Sessizlik ve huzur arayışı doğamızda var. Ancak çeşitli bahanelerle bu beklentiyi bastırıyoruz. Bu kimi zaman kendimizle -yani sorunlarımızla- başbaşa kalmamak için dahi olabiliyor. Yoksa huzurlu bir yeşilliğin ortasında rahatsızlık duyan birisine rastlamadım hiç.
Daha da ilginci, bizi gürültüden koparıp huzura boğan o sesler dahi artık bir sektöre dönüşmüş durumda. Yarattığımız gürültüyle bastırdığımız doğanın sesini para verip satın alarak gürültümüzü yeniden bastırmaya çalışıyoruz (bu cümle üstüne biraz düşünün lütfen).
Ademoğulları huzur bulsun diye doğadan kaydedilen (bazen de sentetik olarak üretilen) dalga, kuş ciklemesi, cırcır böceği, rüzgar, yağmur, şimşek seslerini dinleten mobil uygulamalar yüz milyonlarca Dolarlık bir sektör yaratmış durumda.

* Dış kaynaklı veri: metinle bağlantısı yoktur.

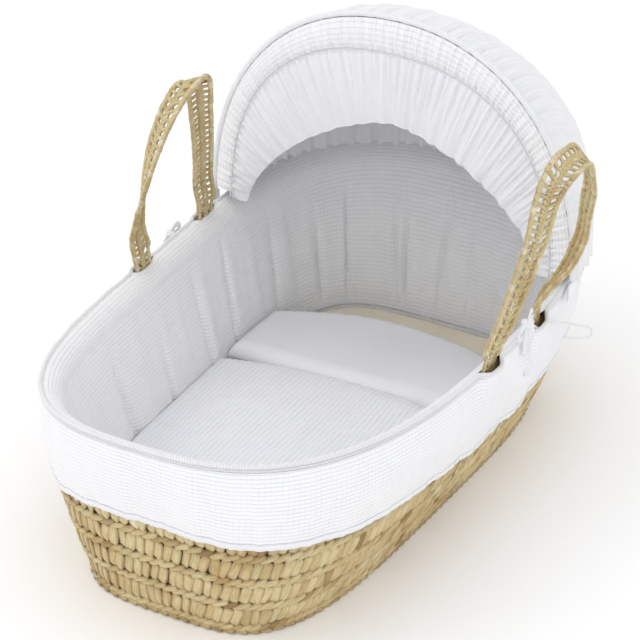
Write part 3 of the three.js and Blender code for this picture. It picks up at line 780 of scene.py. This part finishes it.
def pucker(angle, seed):
    """Irregular soft folds round the basket, about one unit high."""
    return ripples(angle, [(17, 0.45), (29, 0.55), (43, 0.50), (71, 0.35), (113, 0.22)], seed)


def ring_grid(rows, angle):
    """Two grids over a ring of cloth: the share of its height, from 0 to 1, and the angle."""
    return np.meshgrid(np.linspace(0, 1, rows), angle, indexing="ij")


def cloth_uv(length, height):
    """Cloth coordinates in metres: along the ring, and up the cloth."""
    return np.stack(np.broadcast_arrays(length, height), -1)


def crimps(angle):
    """The tiny even gathers that a stitched edge draws up."""
    return np.sin(173 * angle + 2 * np.sin(9 * angle))


def ring_cord(name, angle, z, offset, radius, material, sides=5):
    """A cord or a row of stitching round the basket."""
    tube(name, wall(angle, z, offset), radius, material, "basket", sides, closed=True)


def add_skirt(waffle, cotton):
    """The skirt hangs outside the wall from the rim to its hem, lower where it is slack on the right."""
    angle, length = ring_angles()
    t, a = ring_grid(64, angle)
    bulge = foot_bulge(a)
    x = outline(RIM, angle)[0]
    slack = smoothstep(-np.sin(a) / 0.5) * smoothstep((x + 0.20) / 0.25) * smoothstep((0.36 - x) / 0.12)
    z = rim_top(a) - SKIRT_DEPTH * (1 - t) - 0.0015 - SLOT_DIP * bulge * smoothstep((t - 0.75) / 0.25)
    z = z - SKIRT_SLACK * slack * (1 - t) ** 1.5
    z = z + 0.0016 * ripples(a, [(3, 0.6), (7, 0.5), (11, 0.4)], 5) * (1 - t)
    drift = 0.005 * np.sin(3 * a + 2.5 * t)
    folds = pucker(a + drift + 0.012 * t, 11) * (0.0008 * (1 - t) ** 1.2 + 0.00035)
    belly = 0.0062 + 0.0032 * foot_bulge(a, 0.030) + 0.0030 * np.sin(np.pi * t) ** 0.8 - 0.0006 * (1 - t)
    gather = 0.0005 * np.exp(-((t - 0.02) / 0.07) ** 2) * crimps(a)
    offset = belly + folds + gather + SLOT_STAND_OFF * bulge * smoothstep((t - 0.45) / 0.5)
    piece = add_mesh("skirt", wall(a, z, offset), grid_faces(*a.shape), waffle, "basket",
                     cloth_uv(length, SKIRT_DEPTH * 1.02 * t))
    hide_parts("dressing_skirt", "skirt_elastic")
    add_hem(angle, length, z[0], offset[0], cotton)


def add_hem(angle, length, z, offset, cotton):
    """The folded hem along the skirt's lower edge, with its two rows of stitching."""
    h, a = ring_grid(8, angle)
    swell = 0.0016 * np.sin(np.pi * h) ** 0.5
    band = wall(a, z - 0.0012 + HEM_HEIGHT * h, offset + swell + 0.0002)
    hem = add_mesh("skirt_hem", band, grid_faces(*a.shape), cotton, "basket",
                   cloth_uv(length, HEM_HEIGHT * h))
    for k, height in enumerate((0.0022, 0.0086)):
        ring_cord(f"hem_stitch_{k}", angle[:-1], z[:-1] + height, offset[:-1] + 0.0016, 0.00042, cotton)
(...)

Öyle bir hale geldik ki en doğal hal olan sessizlik (huzur) artık alım gücü yüksek azınlıklara pazarlanan bir lükse dönüşmüş durumda (fakir-fukaranın zihnini berraklaştırması kimsenin işine gelmez ne de olsa).
Mevzu hoşunuza gittiyse bir de belgesel tavsiyesi vereyim.
Kendimize ettiğimiz bu eziyetin bir açıklaması olmalı. Çünkü bu mahkum olduğumuz değil; tercih ettiğimiz bir çile.
NOT: Çalışma odamda bu yazıyı yazdığım 2,5 saat boyunca toplamda 2 ambulans, 4 polis ve 1 itfaiye sireni duydum. Yoldan geçen arabaları saymadım ancak tekerlek gürültüsüz geçen zaman toplamda 5 dakikayı bulmaz diye düşünüyorum. Sokağın göremediğim bir kısmında küçük bir kavga koptu, iki evin alarmı çaldı, müziği sonuna kadar açmış araçların geçit töreni motosikletinin egzostuyla tatmin olan yiğitlere karıştı.